Class of 2027Singapore, Singapore

About

Hi! I’m Ananya, a high school student with a deep interest in global history and the lasting impacts of colonialism. For my Polygence project, I’m writing a research paper exploring colonialism in Singapore in comparison to other Southeast Asian countries. I was inspired to pursue this topic because I’m fascinated by Singapore’s approach to preserving its colonial history and want to better understand the social, cultural, and political reasons behind that choice.

Projects

  • "Continuity Without Rupture: The Colonial Foundations of Singapore’s Postcolonial State" with mentor Jonathan (Working project)

Project Portfolio

Continuity Without Rupture: The Colonial Foundations of Singapore’s Postcolonial State

Started Apr. 21, 2025

Abstract or project description

This paper investigates how Singapore’s postcolonial governance has preserved, adapted, and even exported key elements of British colonial rule — particularly in the areas of state surveillance, social control, and centralized authority.

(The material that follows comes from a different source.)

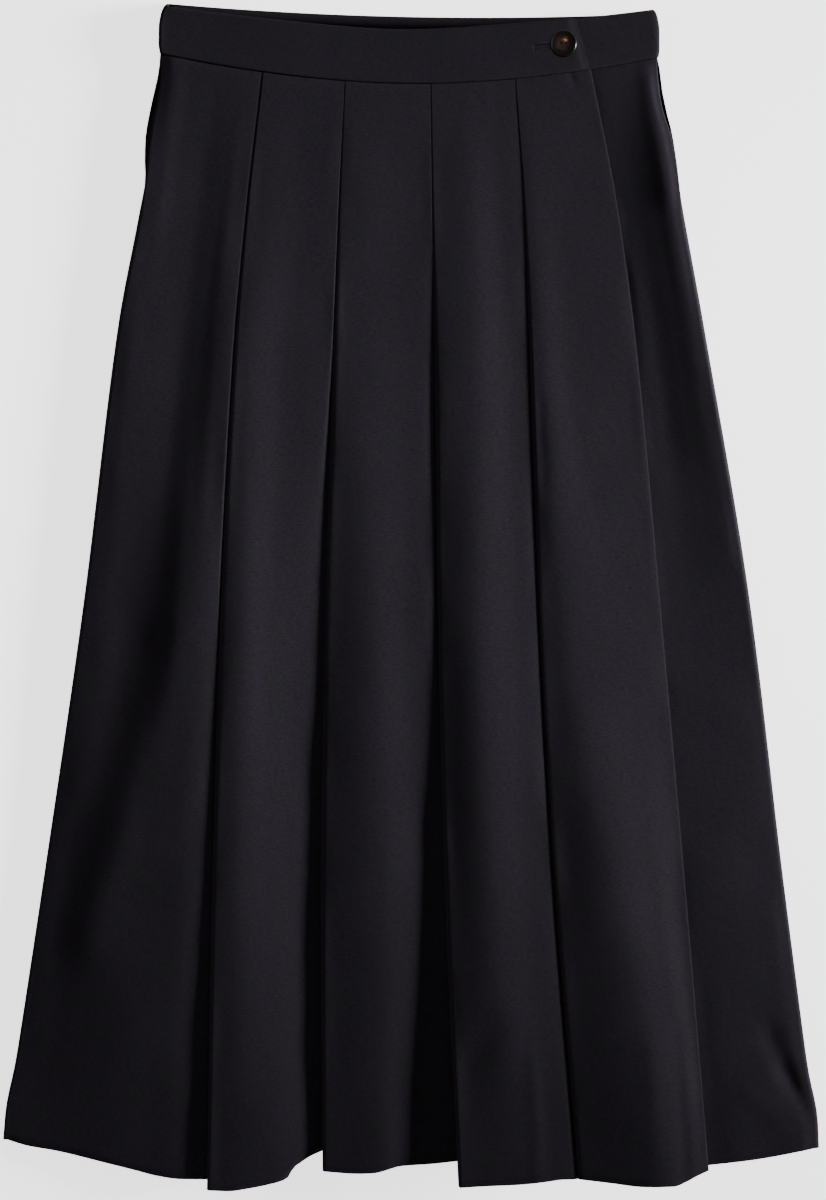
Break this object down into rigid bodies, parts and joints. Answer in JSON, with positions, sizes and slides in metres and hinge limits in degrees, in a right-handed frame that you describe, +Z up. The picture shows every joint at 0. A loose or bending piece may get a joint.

It asks: How has Singapore’s postcolonial state retained colonial structures of governance? And has Singapore’s development model — rooted in these colonial foundations — been repackaged as a model for other postcolonial nations? Drawing on a range of secondary sources including academic studies from JSTOR (e.g., Nasir on secret societies, Do Young Oh on colonial universities, and White on economic transitions), as well as primary materials from Singapore’s National Archives and NewspaperSG, this paper examines both the continuities in state practices and the symbolic reinvention of colonial governance as pragmatic modernity. Using a comparative-historical method, the paper analyzes how colonial-era policies — such as permissive control of underground societies, selective archival preservation, and meritocratic elitism — were not dismantled after independence but rebranded as efficient tools of nation-building. These strategies, once used to control colonial subjects, have been reframed by the postcolonial Singaporean state as hallmarks of good governance and stability. The argument advanced is that Singapore’s so-called postcolonial success is not a break from its colonial past but a strategic refinement of it — one that now circulates globally as a development model for authoritarian-capitalist regimes. This matters because it challenges conventional narratives of decolonization as rupture and suggests that colonial governance may persist under new labels, reshaping how postcolonial states define legitimacy and modernity.